Lessons from America? A South African perspective on the Draft Restatement of the Law, Consumer Contracts
Authors Jacques du Plessis
ISSN: 1996-2185
Affiliations: Distinguished Professor of Law, Stellenbosch University
Source: South African Mercantile Law Journal, Volume 30 Issue 2, 2018, p. 189 – 215
Abstract
The American Law Institute is drafting a Restatement of the Law, Consumer Contracts. It deals at a very broad level with various requirements for the formation, validity, and proof of consumer contracts and terms, and especially with how they are to be applied in modern commercial environments, characterised by the widespread use of standard terms in online contracting.

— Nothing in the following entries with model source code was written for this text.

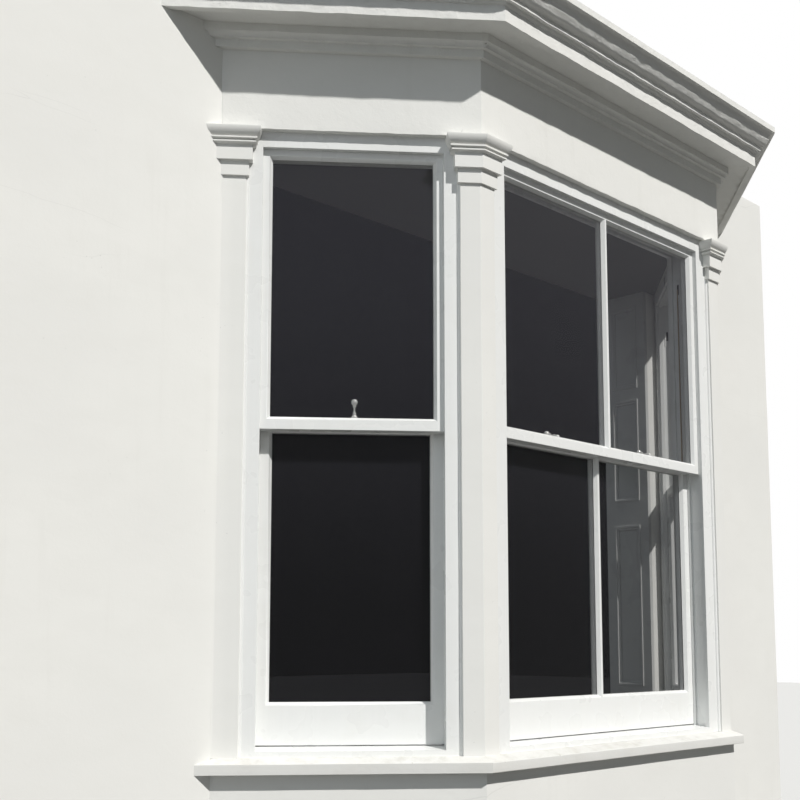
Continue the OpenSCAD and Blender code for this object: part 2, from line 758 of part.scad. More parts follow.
lower_sash("right");  // lower_sash_right
glass("left");  // glass_left
glass("front");  // glass_front
glass("right");  // glass_right
sash_fasteners();
window_board();
jamb_lining("left");  // jamb_lining_left
jamb_lining("right");  // jamb_lining_right
opening_soffit();
ceiling_plaster();
floor_boards();
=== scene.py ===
"""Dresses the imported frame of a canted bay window: painted render and joinery, glass, lead and boards."""

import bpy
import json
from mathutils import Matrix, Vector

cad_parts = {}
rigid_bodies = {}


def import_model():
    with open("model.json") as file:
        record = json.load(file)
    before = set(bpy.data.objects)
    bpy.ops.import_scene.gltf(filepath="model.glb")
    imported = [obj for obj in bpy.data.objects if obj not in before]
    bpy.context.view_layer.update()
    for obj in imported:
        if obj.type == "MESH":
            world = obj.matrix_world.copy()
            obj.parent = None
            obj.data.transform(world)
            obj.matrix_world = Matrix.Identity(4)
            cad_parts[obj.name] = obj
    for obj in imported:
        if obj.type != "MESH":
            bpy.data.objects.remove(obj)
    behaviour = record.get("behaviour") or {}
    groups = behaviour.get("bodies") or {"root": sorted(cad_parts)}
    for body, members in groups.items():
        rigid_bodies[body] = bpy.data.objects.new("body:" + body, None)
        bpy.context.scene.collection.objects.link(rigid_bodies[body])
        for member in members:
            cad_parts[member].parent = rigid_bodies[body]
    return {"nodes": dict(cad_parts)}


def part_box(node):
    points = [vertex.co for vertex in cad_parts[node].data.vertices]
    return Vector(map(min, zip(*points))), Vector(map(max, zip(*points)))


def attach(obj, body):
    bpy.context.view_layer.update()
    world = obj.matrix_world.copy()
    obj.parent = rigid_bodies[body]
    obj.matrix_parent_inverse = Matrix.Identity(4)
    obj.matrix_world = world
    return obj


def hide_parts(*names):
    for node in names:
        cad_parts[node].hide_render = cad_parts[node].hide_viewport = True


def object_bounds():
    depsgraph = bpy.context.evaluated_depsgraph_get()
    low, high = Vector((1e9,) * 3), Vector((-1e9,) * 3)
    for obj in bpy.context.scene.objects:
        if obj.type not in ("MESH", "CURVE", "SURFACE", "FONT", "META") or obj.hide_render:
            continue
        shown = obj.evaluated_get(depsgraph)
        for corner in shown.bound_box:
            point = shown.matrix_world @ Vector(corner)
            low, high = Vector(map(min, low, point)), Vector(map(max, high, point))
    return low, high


bl_info = {
    "name": "Bay Window Finish",
    "version": (1, 0, 0),
    "blender": (4, 5, 0),
    "location": "View3D > Sidebar > Bay Window",
    "description": "Gives a canted bay window its worn paint, joinery, glass, lead and floor boards",
    "category": "Object",
}

import json
import math

import bmesh
import bpy
from bpy.props import FloatProperty, FloatVectorProperty, IntProperty, PointerProperty
from bpy.types import Operator, Panel, PropertyGroup
from mathutils import Matrix, Vector, noise
from mathutils.bvhtree import BVHTree

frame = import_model()
CAD_LOW, CAD_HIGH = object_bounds()
NODES = frame["nodes"]
FACES = ("left", "front", "right")
SIDES = ("left", "right")

# Keeps the unevenness and the lumps the same from run to run
noise.seed_set(4)

# Sizes of the bay that its dressings share with the solids, in metres
FRONT_W = 1.6
PROJECTION = 0.58
CANT = math.radians(40)
SIDE_LEN = PROJECTION / math.sin(CANT)
Y_SHIFT = 0.248
WALL_T = 0.23
ANGLE_W, WALL_W = 0.076, 0.088
LINING_W = {"left": 0.055, "front": 0.074, "right": 0.055}
LINING_LAP = 0.012
LINING_SET, SHAFT_SET = 0.024, 0.008
LOWER_FACE, SASH_T = 0.101, 0.046
SILL_TOP = 1.17
PILASTER_FOOT = SILL_TOP + 0.016
MEETING_TOP = 2.323
HEAD_Z = 3.265
FRIEZE_Z, NECK_H, OVOLO_H = 3.320, 0.006, 0.035
OVOLO_FOOT = FRIEZE_Z - NECK_H - OVOLO_H

# Points of a mesh closer than the first become one, and within the second count as level with each other
MERGE, NEAR = 1e-5, 1e-4

# How far grid cuts stand beside the multiples of their spacing, and how far they keep from a piece's ends
CUT_ASIDE, CUT_MARGIN = 0.0007, 0.004

# The least angles of an edge that paint rounds
MASONRY_EDGE, TIMBER_EDGE = math.radians(18), math.radians(25)

# Shadow gap under the lower sashes
SASH_GAP = 0.004

# Heights of the cornice's roll, its corona and the frieze's lower edge that take lumps, and how strongly
LUMP_BANDS = ((3.741, 3.776, 0.5), (3.652, 3.724, 0.42), (3.314, 3.330, 0.5))

# How far the lower part of the roll stands back at each height, and how far out from the base walls it begins
RUN_BACK = ((3.7415, 0.003), (3.752, 0.0028), (3.757, 0.0032), (3.762, 0.0026), (3.767, 0.0012), (3.770, 0.0))
ROLL_REACH = 0.175

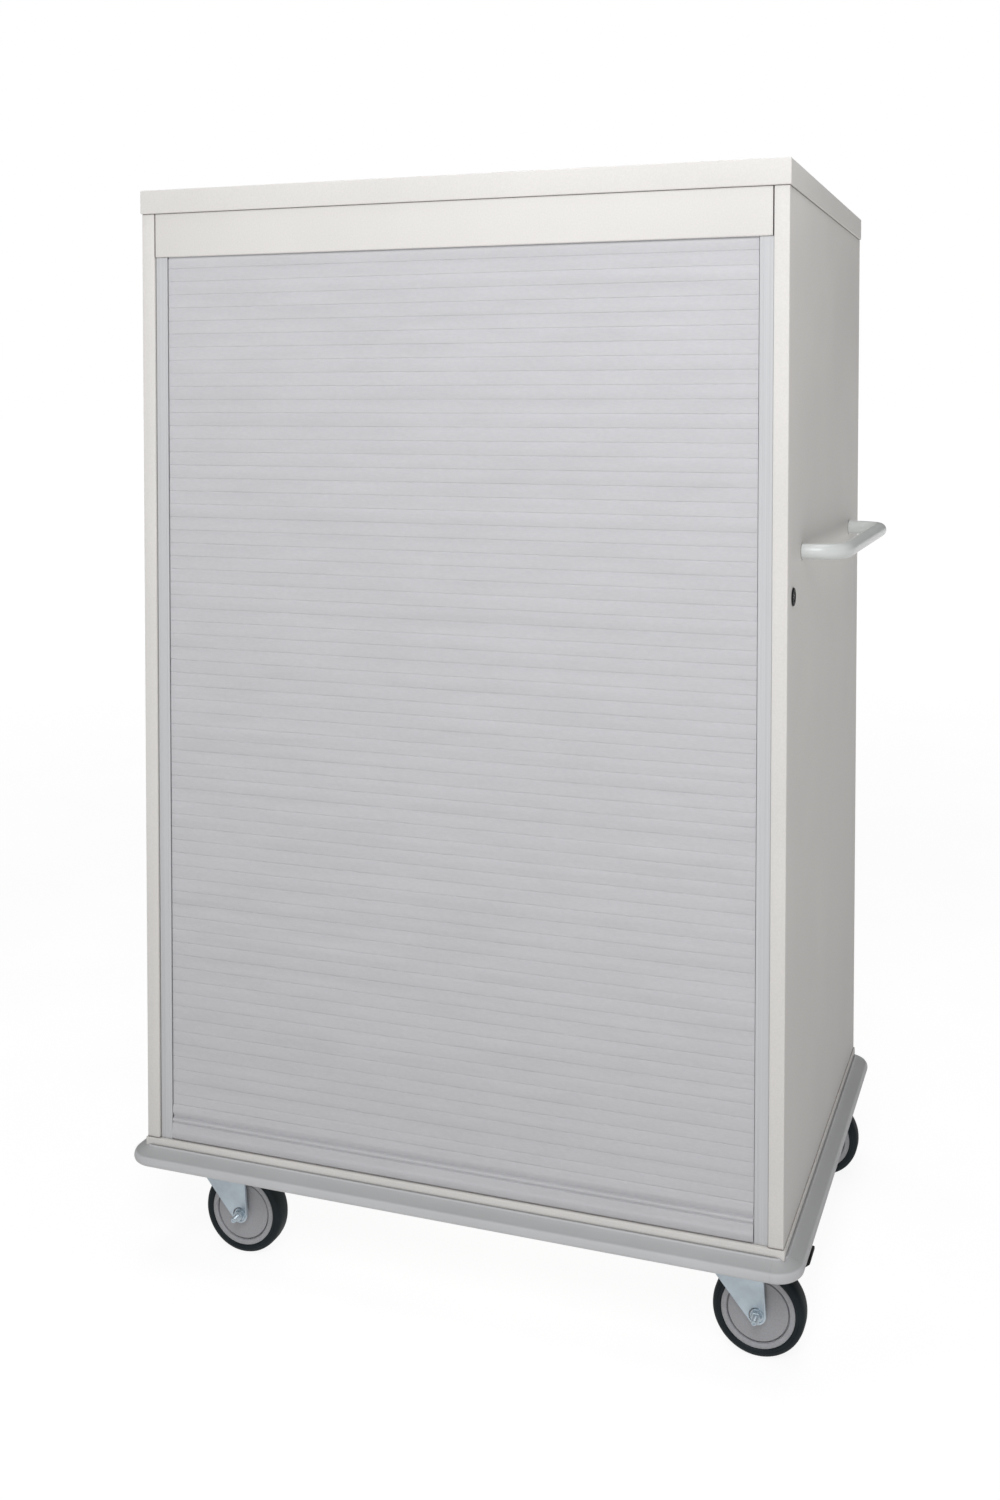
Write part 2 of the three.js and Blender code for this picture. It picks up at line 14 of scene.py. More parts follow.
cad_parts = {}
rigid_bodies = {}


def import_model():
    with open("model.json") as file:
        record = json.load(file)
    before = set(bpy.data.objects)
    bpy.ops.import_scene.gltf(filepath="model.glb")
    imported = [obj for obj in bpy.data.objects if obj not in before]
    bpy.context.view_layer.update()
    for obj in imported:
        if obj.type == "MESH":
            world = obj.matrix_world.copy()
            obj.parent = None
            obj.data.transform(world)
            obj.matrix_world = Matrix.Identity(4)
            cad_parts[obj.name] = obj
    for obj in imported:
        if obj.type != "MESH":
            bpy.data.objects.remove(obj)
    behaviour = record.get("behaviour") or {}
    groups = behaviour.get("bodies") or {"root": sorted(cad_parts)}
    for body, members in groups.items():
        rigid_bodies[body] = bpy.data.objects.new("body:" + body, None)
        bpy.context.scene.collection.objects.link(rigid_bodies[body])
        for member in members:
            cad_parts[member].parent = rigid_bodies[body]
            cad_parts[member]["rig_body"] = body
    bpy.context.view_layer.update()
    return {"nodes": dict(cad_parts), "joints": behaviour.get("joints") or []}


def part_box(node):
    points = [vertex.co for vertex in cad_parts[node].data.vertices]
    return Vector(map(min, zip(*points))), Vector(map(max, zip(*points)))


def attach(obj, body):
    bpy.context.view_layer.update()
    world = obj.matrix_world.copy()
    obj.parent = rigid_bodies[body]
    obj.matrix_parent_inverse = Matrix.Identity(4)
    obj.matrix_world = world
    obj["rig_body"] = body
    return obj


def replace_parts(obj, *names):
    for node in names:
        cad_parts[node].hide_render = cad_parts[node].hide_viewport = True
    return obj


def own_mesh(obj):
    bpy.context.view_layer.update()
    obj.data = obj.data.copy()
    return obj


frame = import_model()
scene = bpy.context.scene

# ---- Driving sizes ----

MM = 0.001
CORNERS = {"front_left": (-1, -1), "front_right": (1, -1), "rear_left": (-1, 1), "rear_right": (1, 1)}
BRAKED = ("front_right", "rear_left")
SIDES = {"left": -1, "right": 1}

BOARD_EDGE = 1.2 * MM  # rounding of a board's edge band
SHEET_EDGE = 0.5 * MM  # rounding of pressed steel

SLAT_PITCH = 18.93 * MM
TOP_SLAT_LINE = 1462.5 * MM
SLAT_GROOVE = {"width": 1.2 * MM, "depth": 0.65 * MM}
SLAT_END_GAP = 0.9 * MM  # between the slats' faces and the guides
SLAT_TONGUE = 4 * MM  # thickness of the slat ends inside the guides

HANDLE_BEND = 46 * MM  # how far from the elbow the tube starts to bend
BUMPER_CORNER = 38 * MM  # outer radius of the bumper's corners
BUMPER_SEAM = 0.06 * MM  # half the gap between two lengths of bumper

WHEEL = {"radius": 62.5 * MM, "trail": 40 * MM}
CHEEK = {"inside": 21 * MM, "thickness": 3 * MM}  # fork cheeks, from the wheel's middle
CROWN_TOP = 137 * MM
PLATE_THICKNESS = 3 * MM

# where the camera stands, and how far it is turned left, tipped down and rolled, in radians
CAMERA = {"place": (0.8093, -2.2551, 1.2585), "turn": 0.332, "dip": 0.0308, "roll": 0.0015}
LENS = 36.77  # millimetres, on a frame 36 wide
SHIFT = (-0.0293, -0.1950)  # the view is level, so the frame is moved down to the wheels

FLOOR_SEEN = 0.90  # how bright the floor near the cart looks
FLOOR_GLOW = 0.55  # and how much it lights the cart
SKY_LIGHT = 0.15

# ---- Mesh helpers ----


def rounded(corners, steps=4):
    """A closed outline whose corners (a, b, setback) are turned into smooth bends."""
    points = []
    for i, (a, b, setback) in enumerate(corners):
        here = Vector((a, b))
        if not setback:
            points.append((a, b))
            continue
        before = Vector(corners[i - 1][:2])
        after = Vector(corners[(i + 1) % len(corners)][:2])
        start = here + (before - here).normalized() * setback
        end = here + (after - here).normalized() * setback
        for k in range(steps + 1):
            t = k / steps
            points.append(tuple(start * (1 - t) ** 2 + here * 2 * t * (1 - t) + end * t**2))
    return points


def rounded_box(left, right, bottom, top, setback):
    """A rectangle's outline with its corners rounded."""
    corners = [(left, bottom, setback), (right, bottom, setback), (right, top, setback), (left, top, setback)]
    return rounded(corners, 5)


def pin_profile(radius, start, end, edge):
    """A solid pin's profile, for add_turned, with chamfered ends."""
    return [
        (0, start), (radius - edge, start), (radius, start + edge),
        (radius, end - edge), (radius - edge, end), (0, end),
    ]


def scaled(points):
    """Takes a list of points in millimetres to metres."""
    return [tuple(value * MM for value in point) for point in points]


def mirrored(half):
    """A wheel's profile from its near half. A point on the middle plane isn't repeated."""
    return half + [(radius, -height) for radius, height in reversed(half) if height]


def middle_of(node):
    low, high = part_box(node)
    return (low + high) / 2


def arc(centre, radius, start, end, steps):
    """Points of an arc from one angle to another, in degrees."""
    angles = [math.radians(start + (end - start) * k / steps) for k in range(steps + 1)]
    return [(centre[0] + radius * math.cos(t), centre[1] + radius * math.sin(t)) for t in angles]


def circle(radius, sides, centre=(0, 0)):
    return arc(centre, radius, 0, 360 * (1 - 1 / sides), sides - 1)


def along_x(x):
    """Takes an outline drawn in (y, z) to that x."""
    return Matrix(((0, 0, 1, x), (1, 0, 0, 0), (0, 1, 0, 0), (0, 0, 0, 1)))


def along_y(y):
    """Takes an outline drawn in (x, z) to that y."""
    return Matrix(((1, 0, 0, 0), (0, 0, 1, y), (0, 1, 0, 0), (0, 0, 0, 1)))


def along_z(z):
    """Takes an outline drawn in (x, y) to that z."""
    return Matrix.Translation((0, 0, z))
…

At the heart of the Draft Restatement lies the notion that it reflects a ‘grand bargain’ or trade-off in American consumer contract law. While its rules follow a ‘permissive’ approach to assent, through granting businesses significant freedom to draft contract terms, the effect of these rules is balanced by greater ex post substantive control, through imposing mandatory restrictions on terms. The purpose of this paper is to view this central idea of the Draft Restatement, as well as some related features, from the perspective of South African consumer contract law. Aspects that enjoy attention include the treatment of standard contracts, rules on actual or deemed assent, various forms of substantive control, the relationship between common-law and statutory regulation of consumer contracts, restrictions on adducing evidence, and the most appropriate institutions for granting consumers effective relief.